I need not say to you, that the end of travel, as well as study, is not the simple gratification of curiosity, or to enable one to shine in conversation, but to make us wiser and better.

The British Museum, Sir Ashton Lever's Museum, Wedgwood's Manufactory of Earthen Ware, Parker's Manufactory of Glass, I saw with great pleasure. You cannot see Mrs. Siddons, as she is absent. Westminster Abbey, and St. Paul's Church you should see.5

But I presume you will not be long in England after your brother's arrival.

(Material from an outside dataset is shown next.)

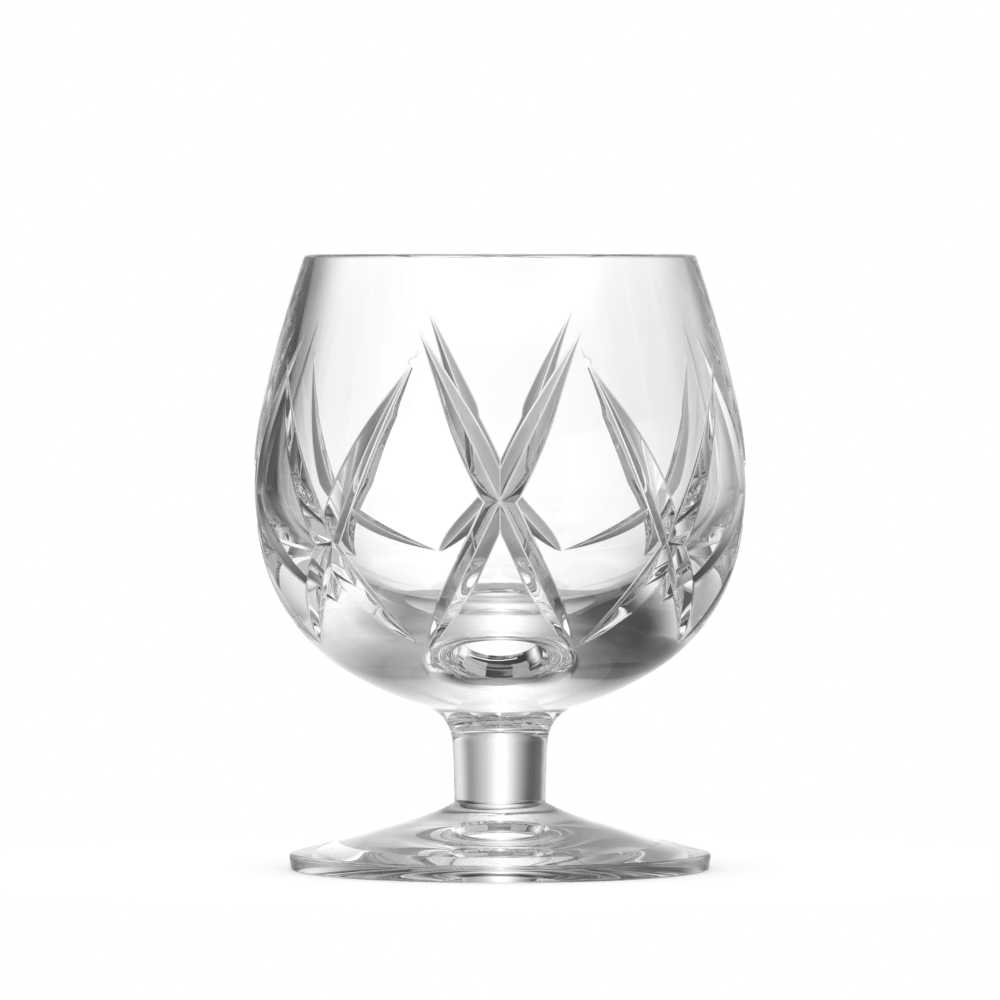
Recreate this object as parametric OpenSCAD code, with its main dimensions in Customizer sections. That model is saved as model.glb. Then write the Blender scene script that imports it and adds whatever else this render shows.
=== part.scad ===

Hasten, my dear girl, as much as you can with prudence, to your affectionate father, John Adams

MS not found. Printed from (AA2, Jour. and Corr. , 1:3–5.)

1.

The date is likely a printing or transcription error. JA did not know of AA2's arrival in London, on 20 July, until he received AA's letter of 23 July, which he answered on the 26th (both above).

2.

For JA's first known exhortation to JQA to keep a diary, in 1778, and JQA's initially sporadic but often successful attempts to do so, from Nov. 1779 through Dec. 1783, see vol. 3:92–93, 224, note 1, 400, 425, note 1; JQA, Diary , 1:xxxvii–xli. On 8 Aug., after an eightmonth hiatus, JQA resumed his Diary, and after another lapse in the fall, he began keeping it regularly in Jan. 1785.

3.

JA had complained of inflamed eyes and weak vision since 1774. See vol. 2:163, 243; vol. 4:37, 45; JA, Papers , 2:200, 404; 3:11, 49, 87; 4:413.

4.

Compare JA's attitude here toward his own duty to perform “necessary business,” and his belief that AA2 and JQA had much greater cultural opportunities than he did, with his earlier celebrated observation that he “must study Politicks and War that my sons may have liberty to study Mathematicks and Philosophy . . . . in order to give their Children a right to study Painting, Poetry, Musick, Architecture, Statuary, Tapestry and Porcelaine” (to AA, post 12 May 1780 , vol. 3:342).

5.

See JA, Diary and Autobiography , 3:149–151, note 3; JQA, Diary , 1:197–201.